The Boko Haram leader originally associated with the Chibok kidnapping was Abubakar Shekau. But he appears to have been overthrown earlier this year by a man calling himself Abu Musab al-Barnawi, who vowed to end attacks on Muslims and places used by Muslim faithful. He accused Shekau of failing to adhere to the teachings of Islam by killing fellow Muslims, including members of his own jihadist group.

It appears that the Nigerian government’s negotiations have been with the new Boko Haram leadership, not the old. And, indeed, the Nigerian military announced recently that it had killed a number of Boko Haram top commanders and “fatally wounded” Shekau in an airstrike—a claim Shekau later surfaced to refute. It is not clear if Shekau and his loyalists still hold some of the Chibok girls.

Although the government denies there was a swap and says no ransom was paid for the release of the 21 schoolgirls, those with knowledge of how the jihadists operate are of a different opinion.

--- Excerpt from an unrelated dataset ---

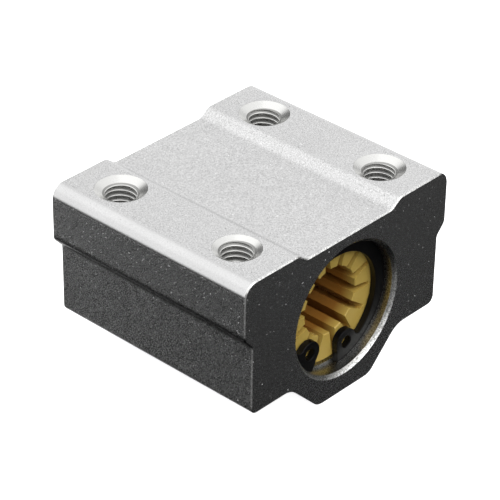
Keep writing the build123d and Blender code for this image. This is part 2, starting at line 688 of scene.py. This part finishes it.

“It’s hard to come to terms with the fact that the schoolgirls’ release did not involve a prisoner swap,” says Bala Chabiya, co-founder of the Hands of Love Organization, an initiative that works with rescued victims of Boko Haram.

“The militants have over time demanded for the release of fighters in exchange for the schoolgirls, and I tend to believe that is what happened,” said Chabiya, who has counseled a large number of Boko Haram victims.

For those who have campaigned more than 900 days for the girls’ release, all that matters for the moment is that they’ve returned, and have brought hope with them for others still held.

“I can only weep right now. You know that kind of cry that is a mix of multiple emotions,” tweeted Obiageli Ezekwesili, co-convener of the #BringBackOurGirls movement. “We cry out and use them as a Point -Of-Contact for the rest 197.”